EXERCISE INPUT:
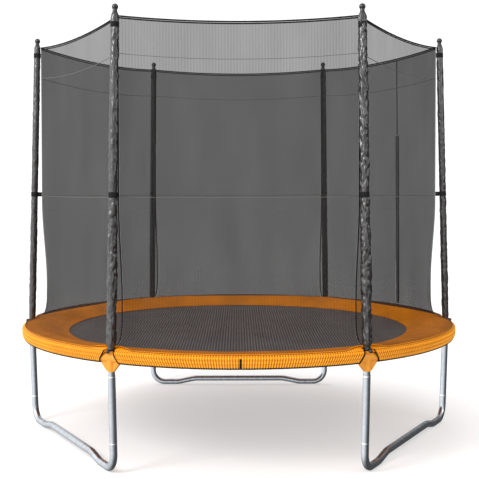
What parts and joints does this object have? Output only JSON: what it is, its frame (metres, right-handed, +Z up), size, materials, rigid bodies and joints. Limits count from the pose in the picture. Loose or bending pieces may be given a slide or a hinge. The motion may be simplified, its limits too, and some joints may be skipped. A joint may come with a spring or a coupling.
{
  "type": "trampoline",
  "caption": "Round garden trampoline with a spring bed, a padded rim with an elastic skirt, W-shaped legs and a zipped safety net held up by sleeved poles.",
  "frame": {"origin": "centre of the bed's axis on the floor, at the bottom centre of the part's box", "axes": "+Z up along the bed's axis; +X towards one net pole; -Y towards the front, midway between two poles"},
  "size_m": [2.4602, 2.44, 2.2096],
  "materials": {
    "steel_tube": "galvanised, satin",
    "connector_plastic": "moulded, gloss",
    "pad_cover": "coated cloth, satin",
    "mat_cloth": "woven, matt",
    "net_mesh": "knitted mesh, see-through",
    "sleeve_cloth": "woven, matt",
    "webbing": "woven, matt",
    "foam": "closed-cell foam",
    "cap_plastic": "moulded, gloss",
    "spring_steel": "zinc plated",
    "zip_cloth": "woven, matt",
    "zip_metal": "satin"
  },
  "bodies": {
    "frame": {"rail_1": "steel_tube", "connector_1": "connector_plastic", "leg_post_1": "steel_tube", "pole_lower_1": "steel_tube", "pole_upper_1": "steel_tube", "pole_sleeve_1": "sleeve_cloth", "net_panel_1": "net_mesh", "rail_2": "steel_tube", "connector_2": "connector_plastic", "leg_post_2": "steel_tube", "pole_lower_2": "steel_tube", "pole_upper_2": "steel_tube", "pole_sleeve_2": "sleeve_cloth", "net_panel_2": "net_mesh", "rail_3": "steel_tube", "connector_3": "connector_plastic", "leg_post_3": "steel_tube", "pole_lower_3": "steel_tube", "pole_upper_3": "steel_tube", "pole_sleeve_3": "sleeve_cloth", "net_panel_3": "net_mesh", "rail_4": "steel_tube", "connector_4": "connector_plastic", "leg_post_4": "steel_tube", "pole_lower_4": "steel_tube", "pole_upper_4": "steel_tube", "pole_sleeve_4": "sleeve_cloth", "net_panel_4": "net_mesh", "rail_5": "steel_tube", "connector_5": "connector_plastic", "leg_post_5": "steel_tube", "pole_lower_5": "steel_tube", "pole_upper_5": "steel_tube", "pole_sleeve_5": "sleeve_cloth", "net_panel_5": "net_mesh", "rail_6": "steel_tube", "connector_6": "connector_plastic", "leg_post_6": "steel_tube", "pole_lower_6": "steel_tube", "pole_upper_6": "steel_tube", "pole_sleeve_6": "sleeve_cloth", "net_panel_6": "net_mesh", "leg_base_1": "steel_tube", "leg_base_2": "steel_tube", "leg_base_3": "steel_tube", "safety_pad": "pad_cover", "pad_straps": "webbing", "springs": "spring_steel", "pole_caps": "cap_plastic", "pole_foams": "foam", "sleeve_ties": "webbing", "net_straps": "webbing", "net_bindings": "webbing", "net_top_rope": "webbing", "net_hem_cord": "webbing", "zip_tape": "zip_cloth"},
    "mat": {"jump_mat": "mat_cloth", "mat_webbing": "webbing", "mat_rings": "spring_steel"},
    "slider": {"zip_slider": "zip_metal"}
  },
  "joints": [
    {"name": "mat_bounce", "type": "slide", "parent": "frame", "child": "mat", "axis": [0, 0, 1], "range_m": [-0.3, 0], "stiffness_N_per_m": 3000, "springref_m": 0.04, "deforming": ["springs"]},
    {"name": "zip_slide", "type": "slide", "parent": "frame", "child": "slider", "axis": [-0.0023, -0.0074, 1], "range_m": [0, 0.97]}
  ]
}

--

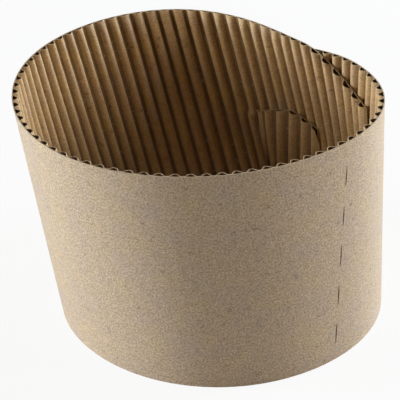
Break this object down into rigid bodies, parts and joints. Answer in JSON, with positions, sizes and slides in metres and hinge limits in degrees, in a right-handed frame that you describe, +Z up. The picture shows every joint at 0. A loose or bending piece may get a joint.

TASK PROMPT:
Look through the entries above. Extract each line with the word "this".

TASK OUTPUT:
What parts and joints does this object have? Output only JSON: what it is, its frame (metres, right-handed, +Z up), size, materials, rigid bodies and joints. Limits count from the pose in the picture. Loose or bending pieces may be given a slide or a hinge. The motion may be simplified, its limits too, and some joints may be skipped. A joint may come with a spring or a coupling.
Break this object down into rigid bodies, parts and joints. Answer in JSON, with positions, sizes and slides in metres and hinge limits in degrees, in a right-handed frame that you describe, +Z up. The picture shows every joint at 0. A loose or bending piece may get a joint.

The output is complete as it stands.